First Training Session

Sunday, July 22, 2007

First Training Session

Today was Finnegan's first formal training session. This morning we fed him less of his normal food (as directed by the trainer since he works better hungry) and packed up some bags, treats, and a towel as we headed just down the street for the lesson. The class, held at a park about a mile from here, was intended to be a group class but there is only one other dog in the class. Of course, we see no problem with this as we essentially get private lessons.

Most of the class was spent talking with the trainer, Caryl Wolff of Doggie Manners, about what the class would cover and general dog physchology. As many trainers are fond of saying, Caryl believes 80% of dog training is human training. A consistent owner will be able to teach a dog any number of commands and tricks. There are five steps to each command.
1. Say the dog's name
2. Say the command once
3. Wait for the correct response
4. Praise well the correct behavior is occuring (there is a .25 second window right after the correct action when the praise should be given)
5. Releasing and ending the command

Our first command was a very basic "Watch". This is intended to gain the dog's attention and make sure he focuses on whoever is handling him or calling his name. Even though it sounds easy and basic adheering to the same guidelines every time can be tricky. Praising for the wrong action, praising to quickly, or not releasing are all mistakes that can be made unless you are focusing on your own actions. Once we began the commands Finn did very well, or rather Finn did his 20% well and I did my 80% alright. To keep the dog focused only one handler works with him during class, next week Julia will be the one to work with him.

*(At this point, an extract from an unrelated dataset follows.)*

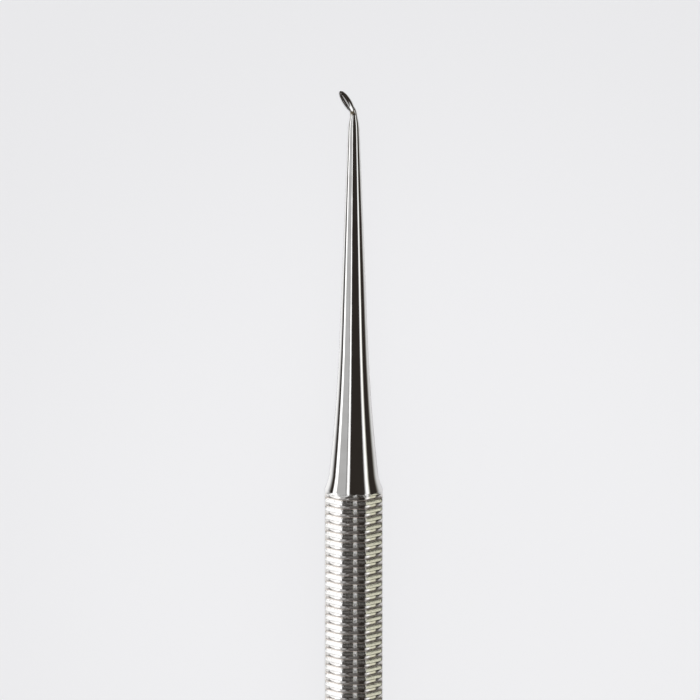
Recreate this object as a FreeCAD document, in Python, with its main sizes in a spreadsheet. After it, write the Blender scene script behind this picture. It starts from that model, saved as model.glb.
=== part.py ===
import FreeCAD, Part
import Sketcher
import math
import os
import sys

# A single-ended spoon excavator, forged and turned from one octagonal steel bar.
# The axis of the bar is the Y axis of the body while it is built, with the shoulder at y = 0,
# the spoon at +Y and the butt at -Y. At the end the tool is laid down on one of its flats.

NODE = "spoon_excavator"

# Driving sizes, in millimetres and degrees
SIZES = (
    ("across_flats", 6.35, "octagonal bar, a quarter of an inch over the flats"),
    ("handle_length", 105.0, "butt to shoulder"),
    ("butt_chamfer", 0.6, "depth of the turned chamfer at the butt, below the flats"),
    ("ring_pitch", 0.95, "from one grip ring to the next"),
    ("ring_count", 40, "turned rings of the grip"),
    ("ring_width", 0.3, "width of a ring, whose walls stand square to the axis"),
    ("ring_depth", 0.13, "root of a ring below a flat"),
    ("first_ring", 0.41, "shoulder to the middle of the first ring"),
    ("shoulder_angle", 24.0, "slope of the shoulder where it breaks out through the flats"),
    ("shoulder_arc", 6.6, "tight radius under the shoulder"),
    ("flare_arc", 221.0, "long radius of the flare"),
    ("shank_taper", 2.18, "slope of the slender cone"),
    ("shank_length", 40.5, "shoulder to the end of the slender cone"),
    ("shank_end_radius", 0.619, "radius at the end of the slender cone"),
    ("neck_run", 1.56, "end of the slender cone to the start of the bend"),
    ("neck_radius", 0.38, "radius of the neck where the bend starts"),
    ("keel_radius", 0.25, "radius of the neck where it ends, under the bowl"),
    ("keel_length", 0.9, "straight run of the neck under the bowl"),
    ("bend_radius", 1.6, "bend of the neck, on its centre line"),
    ("bend_angle", 35.0, "turn of the spoon away from the axis"),
    ("bend_roll", 44.0, "the bend lies over a corner between the upper and the side flat"),
    ("bowl_length", 3.2, "length of the spoon"),
    ("bowl_width", 1.4, "width of the spoon"),
    ("bowl_depth", 0.4, "height of the back of the spoon under its rim"),
    ("rim_width", 0.12, "wall of the spoon at its rim"),
    ("heel_overlap", 0.46, "how far the heel of the bowl reaches back over the bend"),
    ("rim_height", 0.2, "rim plane above the centre line of the neck"),
)

# How far the turning cuts start outside the bar
CLEAR = 0.4

# From the shoulder to the start of the bend
NECK_START = "(Sizes.shank_length + Sizes.neck_run)"

doc = FreeCAD.newDocument("tool")


def fill_sheet():
    """Writes the driving sizes into the sheet, one row each, with what they are."""
    sheet = doc.addObject("Spreadsheet::Sheet", "Sizes")
    for row, (name, value, meaning) in enumerate(SIZES, start=1):
        sheet.set("A%d" % row, name)
        sheet.set("B%d" % row, str(value))
        sheet.set("C%d" % row, meaning)
        sheet.setAlias("B%d" % row, name)
    doc.recompute()
    return sheet


sizes = fill_sheet()
body = doc.addObject("PartDesign::Body", "Body")
body.Label = NODE


def origin_feature(role):
    """One of the planes or axes that belong to the body."""
    return next(item for item in body.Origin.OriginFeatures if item.Role == role)


def own_sketch(name, support, mode):
    """A sketch of the body, laid on one of its planes or frames."""
    sketch = body.newObject("Sketcher::SketchObject", name)
    sketch.AttachmentSupport = [(support, "")]
    sketch.MapMode = mode
    return sketch


def bind(item, links):
    """Ties properties or named dimensions of an object to the sheet."""
    for path, expression in links.items():
        item.setExpression(path, expression)


def dimension(sketch, name, kind, places, value, expression):
    """A named dimension with a first value, then driven by an expression."""
    index = sketch.addConstraint(Sketcher.Constraint(kind, *places, value))
    sketch.renameConstraint(index, name)
    sketch.setExpression("Constraints." + name, expression)


def chain(sketch, points):
    """Closed run of straight lines through the points; returns the index of its first line."""
    corners = [FreeCAD.Vector(x, y, 0) for x, y in points]
    first = sketch.GeometryCount
    for start, end in zip(corners, corners[1:] + corners[:1]):
        sketch.addGeometry(Part.LineSegment(start, end), False)
    last = sketch.GeometryCount - 1
    for line in range(first, last):
        sketch.addConstraint(Sketcher.Constraint("Coincident", line, 2, line + 1, 1))
    sketch.addConstraint(Sketcher.Constraint("Coincident", last, 2, first, 1))
    return first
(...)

Homework. With any good class there is some amount of practice needed to truly gain the most out of the instruction and dog training is no different. We were instructed to work with Finn 5-6 times a day for 4-5 minutes each time. Done correctly this is all the time that is needed to establish behaviors. We are looking forward to teaching Finn how to balance treats on his nose and roll over so for now we are eager work with him and teach him how to learn.